*INPUT ROWS*
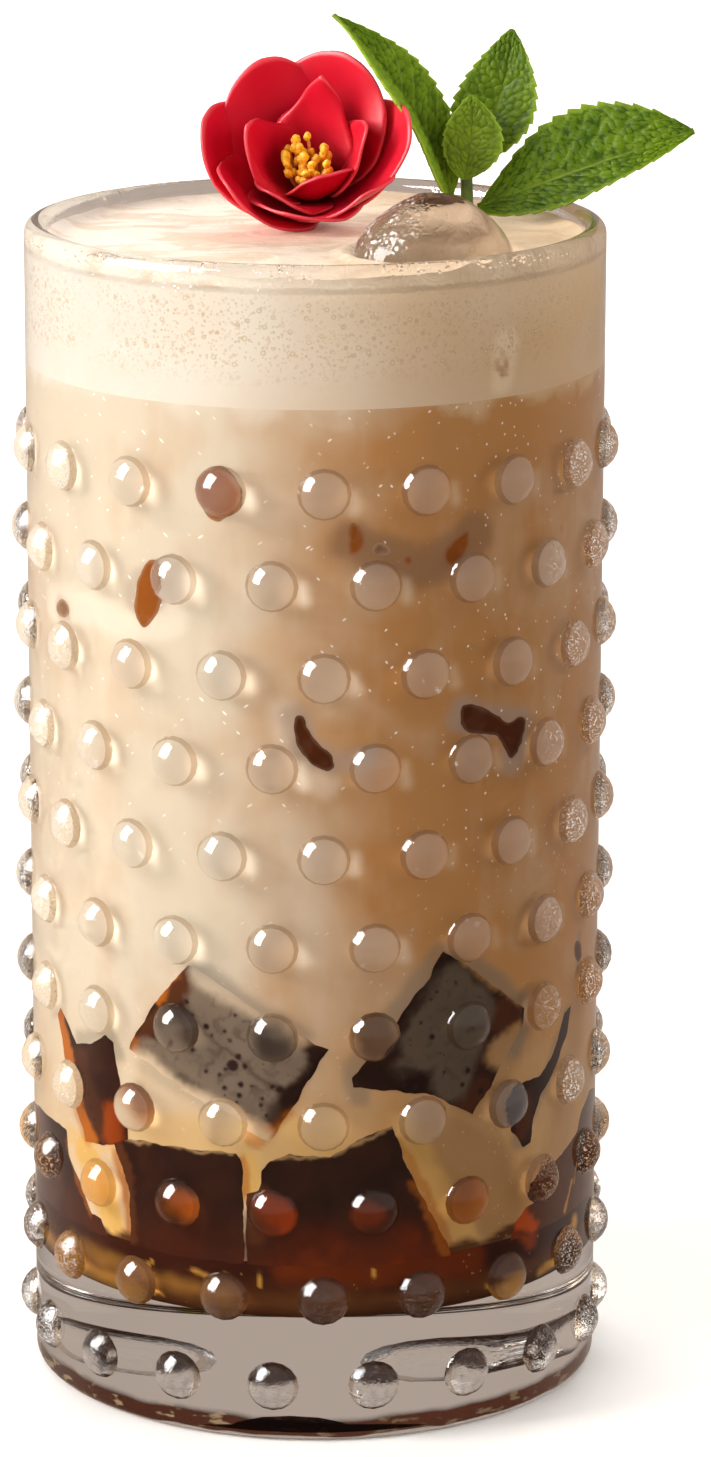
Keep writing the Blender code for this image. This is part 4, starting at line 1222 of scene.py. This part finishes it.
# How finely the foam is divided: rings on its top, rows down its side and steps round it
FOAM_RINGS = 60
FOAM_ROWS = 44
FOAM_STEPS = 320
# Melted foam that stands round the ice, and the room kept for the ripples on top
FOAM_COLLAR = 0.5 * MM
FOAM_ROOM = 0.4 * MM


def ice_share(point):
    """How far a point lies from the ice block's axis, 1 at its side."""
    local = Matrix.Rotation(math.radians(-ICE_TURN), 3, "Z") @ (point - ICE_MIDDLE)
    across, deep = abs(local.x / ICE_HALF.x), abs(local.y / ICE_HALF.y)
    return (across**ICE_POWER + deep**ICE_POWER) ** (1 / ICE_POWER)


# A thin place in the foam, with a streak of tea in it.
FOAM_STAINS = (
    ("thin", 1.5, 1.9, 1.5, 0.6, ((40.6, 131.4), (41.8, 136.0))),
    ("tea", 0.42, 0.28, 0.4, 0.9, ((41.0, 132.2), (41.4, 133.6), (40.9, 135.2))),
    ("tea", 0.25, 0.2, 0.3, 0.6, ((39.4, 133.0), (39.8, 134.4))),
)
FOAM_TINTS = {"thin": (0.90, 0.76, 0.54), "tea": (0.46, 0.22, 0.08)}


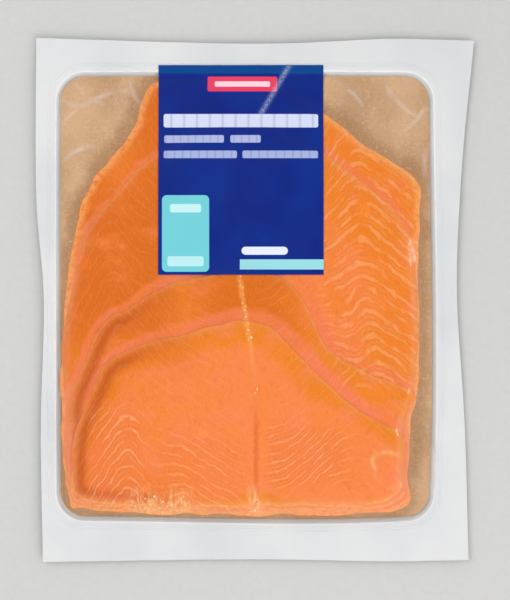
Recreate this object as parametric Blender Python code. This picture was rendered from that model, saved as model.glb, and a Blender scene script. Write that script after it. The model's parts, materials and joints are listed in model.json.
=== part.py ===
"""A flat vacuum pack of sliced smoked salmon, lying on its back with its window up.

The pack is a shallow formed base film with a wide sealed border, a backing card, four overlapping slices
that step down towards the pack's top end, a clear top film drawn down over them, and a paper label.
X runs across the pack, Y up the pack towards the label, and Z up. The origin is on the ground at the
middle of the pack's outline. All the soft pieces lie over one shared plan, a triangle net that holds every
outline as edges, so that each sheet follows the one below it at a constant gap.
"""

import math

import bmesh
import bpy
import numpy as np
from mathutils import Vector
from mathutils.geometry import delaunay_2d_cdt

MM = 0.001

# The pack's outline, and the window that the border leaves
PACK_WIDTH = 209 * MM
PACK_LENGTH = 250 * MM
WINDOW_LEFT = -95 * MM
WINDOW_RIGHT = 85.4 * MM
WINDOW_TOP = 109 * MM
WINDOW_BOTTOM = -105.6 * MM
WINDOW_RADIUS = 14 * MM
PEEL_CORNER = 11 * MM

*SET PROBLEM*
Return what is listed above, exactly and completely.

*OUTPUT BELOW*
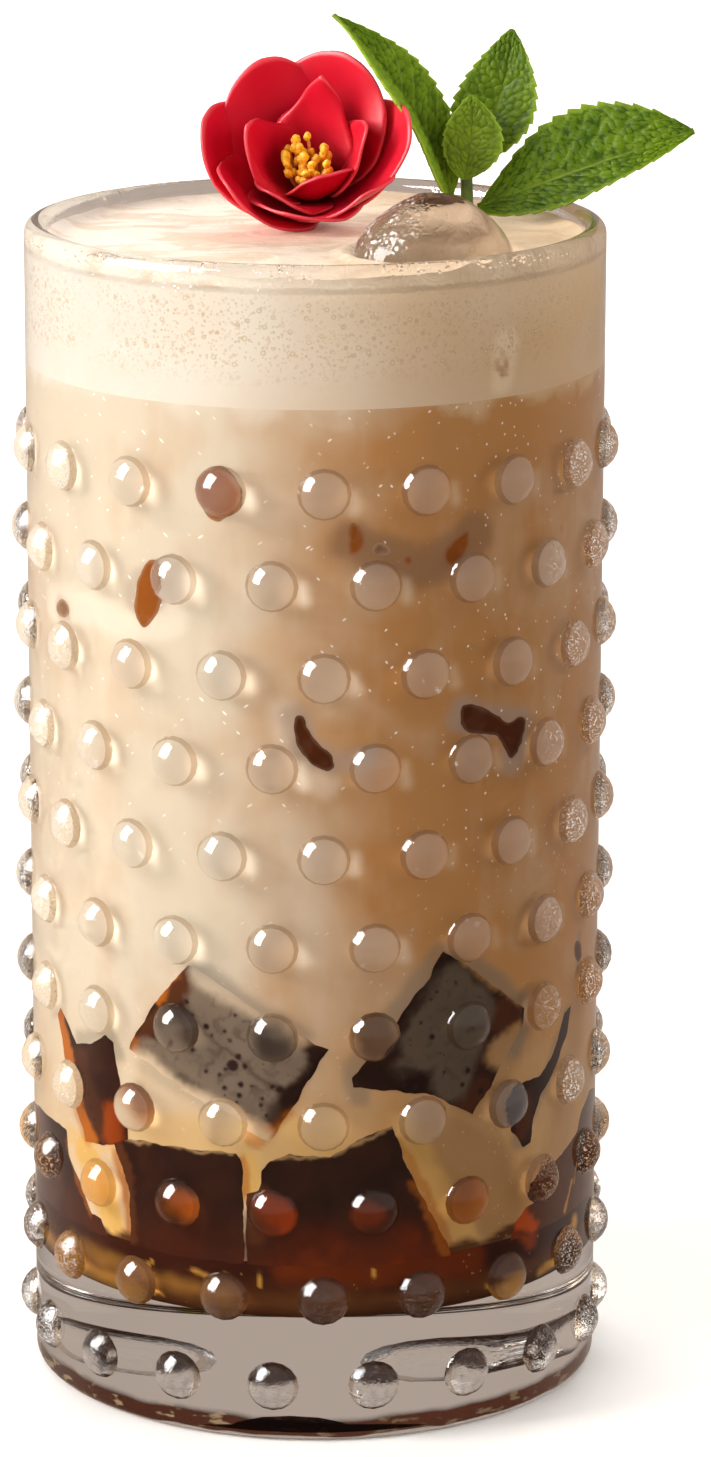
Keep writing the Blender code for this image. This is part 4, starting at line 1222 of scene.py. This part finishes it.
# How finely the foam is divided: rings on its top, rows down its side and steps round it
FOAM_RINGS = 60
FOAM_ROWS = 44
FOAM_STEPS = 320
# Melted foam that stands round the ice, and the room kept for the ripples on top
FOAM_COLLAR = 0.5 * MM
FOAM_ROOM = 0.4 * MM


def ice_share(point):
    """How far a point lies from the ice block's axis, 1 at its side."""
    local = Matrix.Rotation(math.radians(-ICE_TURN), 3, "Z") @ (point - ICE_MIDDLE)
    across, deep = abs(local.x / ICE_HALF.x), abs(local.y / ICE_HALF.y)
    return (across**ICE_POWER + deep**ICE_POWER) ** (1 / ICE_POWER)


# A thin place in the foam, with a streak of tea in it.
FOAM_STAINS = (
    ("thin", 1.5, 1.9, 1.5, 0.6, ((40.6, 131.4), (41.8, 136.0))),
    ("tea", 0.42, 0.28, 0.4, 0.9, ((41.0, 132.2), (41.4, 133.6), (40.9, 135.2))),
    ("tea", 0.25, 0.2, 0.3, 0.6, ((39.4, 133.0), (39.8, 134.4))),
)
FOAM_TINTS = {"thin": (0.90, 0.76, 0.54), "tea": (0.46, 0.22, 0.08)}


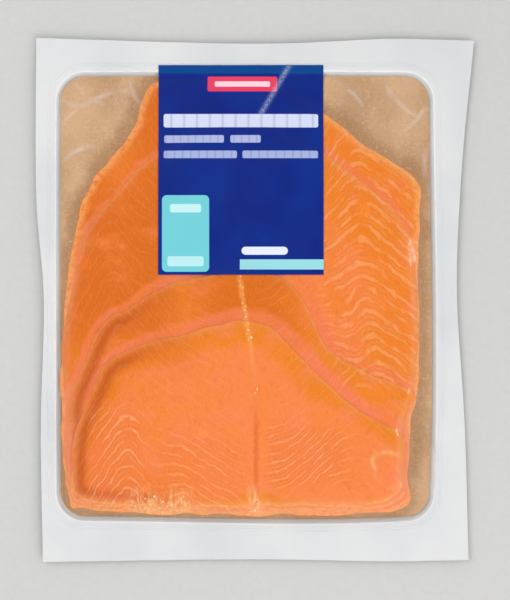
Recreate this object as parametric Blender Python code. This picture was rendered from that model, saved as model.glb, and a Blender scene script. Write that script after it. The model's parts, materials and joints are listed in model.json.
=== part.py ===
"""A flat vacuum pack of sliced smoked salmon, lying on its back with its window up.

The pack is a shallow formed base film with a wide sealed border, a backing card, four overlapping slices
that step down towards the pack's top end, a clear top film drawn down over them, and a paper label.
X runs across the pack, Y up the pack towards the label, and Z up. The origin is on the ground at the
middle of the pack's outline. All the soft pieces lie over one shared plan, a triangle net that holds every
outline as edges, so that each sheet follows the one below it at a constant gap.
"""

import math

import bmesh
import bpy
import numpy as np
from mathutils import Vector
from mathutils.geometry import delaunay_2d_cdt

MM = 0.001

# The pack's outline, and the window that the border leaves
PACK_WIDTH = 209 * MM
PACK_LENGTH = 250 * MM
WINDOW_LEFT = -95 * MM
WINDOW_RIGHT = 85.4 * MM
WINDOW_TOP = 109 * MM
WINDOW_BOTTOM = -105.6 * MM
WINDOW_RADIUS = 14 * MM
PEEL_CORNER = 11 * MM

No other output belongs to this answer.